The court then found that other provisions in the Policy shed light on the ordinary meaning of “within your dwelling”. Mainly, the Policy defined dwelling as the building and the building included the sundeck, as the insurer admitted. Further, the trial judge’s focus on one aspect of the dictionary definition of the word “within” was misplaced. The word “within” does not always equate to indoors as opposed to outdoors. The phrase “within your dwelling” expressed a spatial relationship with the dwelling and since the definition of “dwelling” was the “building… wholly or partially occupied as a private residence” the court concluded that an object on the sundeck such as the drain must be within the dwelling. To hold otherwise would result in the sundeck being both part of the dwelling but entirely outside the dwelling, which the court pointed out would be “an inconsistent and nonsensical result”.
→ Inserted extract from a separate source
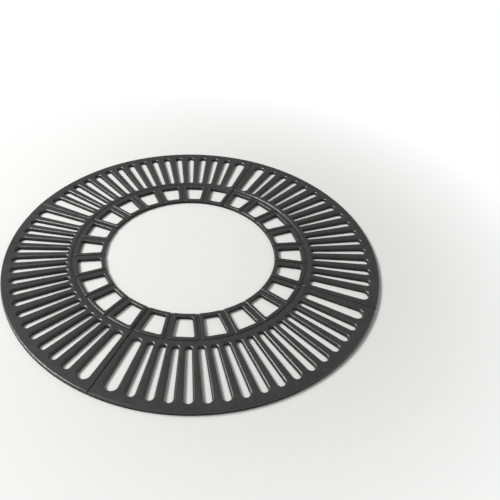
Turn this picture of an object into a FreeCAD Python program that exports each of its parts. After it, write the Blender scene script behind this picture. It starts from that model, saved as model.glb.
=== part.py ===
"""Round cast iron tree grate in four quadrant castings.

Each quadrant is a quarter ring with tapered radial slots.  Round the tree opening it drops to a thin
web, and six framed inserts lie in shallow seats on that web.  The web stands up between the seats and
so makes the floor of the grooves that part the inserts from each other and from the slotted ring.
Under the rim a joining plate, held by two low hexagon-head screws, bridges every joint.

Millimetres.  The origin is on the ground at the centre, +Z is up, and the four joints lie on the
X and Y axes.
"""
import FreeCAD, Part
import enum
import math
import os
import Sketcher

doc = FreeCAD.newDocument("tree_grate")
doc.UndoMode = 0

# ---------------------------------------------------------------- driving dimensions
# Radial lengths run outward from the tree opening, heights run upward from the ground.
SIZES = [
    ("opening_radius", 345),
    ("insert_length", 123),
    ("ring_groove", 8),
    ("inner_band", 18.5),
    ("slot_length", 220.5),
    ("rim_width", 35),
    ("web_thickness", 8),
    ("seat_depth", 4),
    ("groove_depth", 4),
    ("rim_chamfer", 3),
    ("slot_chamfer", 3),
    ("joint_gap", 3),
    # angles that slots and the end bars take up, seen from the centre
    ("slot_count", 15),
    ("slot_angle", 2.43),
    ("end_slot_angle", 3.84),
    ("end_bar_angle", 2.375),
    # ring inserts
    ("inserts_per_casting", 6),
    ("radial_groove", 10),
    ("insert_side_bar", 14),
    ("insert_inner_bar", 16),
    ("insert_outer_bar", 16),
    ("window_corner", 5),
    ("seat_clearance", 0.5),
    # joining plates and screws
    ("joiner_length", 110),
    ("joiner_edge", 2.5),
    ("joiner_thickness", 3),
    ("joiner_clearance", 0.5),
    ("screw_spacing", 70),
    ("screw_diameter", 8),
    ("screw_head_width", 13),
    ("screw_head_height", 3.5),
    ("screw_lift", 0.5),
    ("screw_clearance", 0.25),
    ("screw_end_gap", 0.5),
    ("screw_cover", 3),
]

# What follows from them
DERIVED = [
    ("insert_outer", "=dims.opening_radius + dims.insert_length"),
    ("bay_radius", "=insert_outer + dims.ring_groove"),
    ("slot_root", "=bay_radius + dims.inner_band"),
    ("slot_tip", "=slot_root + dims.slot_length"),
    ("outer_radius", "=slot_tip + dims.rim_width"),
    ("groove_floor", "=dims.web_thickness + dims.seat_depth"),
    ("plate_thickness", "=groove_floor + dims.groove_depth"),
    ("insert_thickness", "=dims.seat_depth + dims.groove_depth"),
    ("slot_bar_angle", "=(90 - 2 * dims.end_bar_angle - 2 * dims.end_slot_angle"
                       " - dims.slot_count * dims.slot_angle) / (dims.slot_count + 1)"),
    ("slot_pitch", "=dims.slot_angle + slot_bar_angle"),
    ("end_slot_turn", "=dims.end_bar_angle + dims.end_slot_angle / 2"),
    ("first_slot_turn", "=dims.end_bar_angle + dims.end_slot_angle + slot_bar_angle"
                        " + dims.slot_angle / 2"),
    ("insert_pitch", "=90 / dims.inserts_per_casting"),
    ("window_inner", "=dims.opening_radius + dims.insert_inner_bar"),
    ("window_outer", "=insert_outer - dims.insert_outer_bar"),
    ("window_inset", "=dims.radial_groove / 2 + dims.insert_side_bar"),
    ("joiner_radius", "=slot_tip + dims.rim_width / 2"),
    ("screw_head_round", "=dims.screw_head_width / (2 * cos(30))"),
    ("joiner_width", "=2 * screw_head_round + 2 * dims.joiner_edge"),
    ("joiner_height", "=dims.screw_lift + dims.screw_head_height"),
    ("pocket_height", "=joiner_height + dims.joiner_thickness"),
    ("screw_hole_top", "=plate_thickness - dims.screw_cover"),
]


def fill_sheet(name, rows):
    """Spreadsheet with one named cell per row."""
    sheet = doc.addObject("Spreadsheet::Sheet", name)
    for row, (alias, content) in enumerate(rows, start=1):
        sheet.set(f"A{row}", alias)
        sheet.set(f"B{row}", str(content))
        sheet.setAlias(f"B{row}", alias)
    doc.recompute()
    return sheet


dims = fill_sheet("dims", SIZES)
derived = fill_sheet("derived", DERIVED)
CASTINGS = 4
QUARTER_TURN = 360 / CASTINGS
INSERTS = CASTINGS * int(dims.inserts_per_casting)


# ---------------------------------------------------------------- sketch and feature helpers
def new_body(label, turn):
    """Body named as its file, turned about the centre by an angle in degrees."""
    body = doc.addObject("PartDesign::Body", label)
    body.Label = label
    body.Placement = FreeCAD.Placement(FreeCAD.Vector(), FreeCAD.Rotation(turn, 0, 0))
    return body


def clone_body(label, original, turn):
    """Body that repeats another one, turned on from it about the centre."""
    body = new_body(label, turn)
    clone = doc.addObject("PartDesign::FeatureBase", label + "_clone")
    body.Group = [clone]
    clone.BaseFeature = original
    clone.Placement = original.Placement
    body.Tip = clone
    return body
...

Insurers, brokers and claims handlers should be cognizant of the principles of insurance policy interpretation espoused in Gill. The language of the policy read as a whole will be used in ascribing the plain meaning to any particular phrase in the policy. This plain meaning must be discerned from the perspective of an average person purchasing insurance rather than an average person having a conversation. Further, courts will consider, as they did in this case, achieving an interpretation that accords with the manner in which a building is constructed and used in concluding the parties’ reasonable expectations.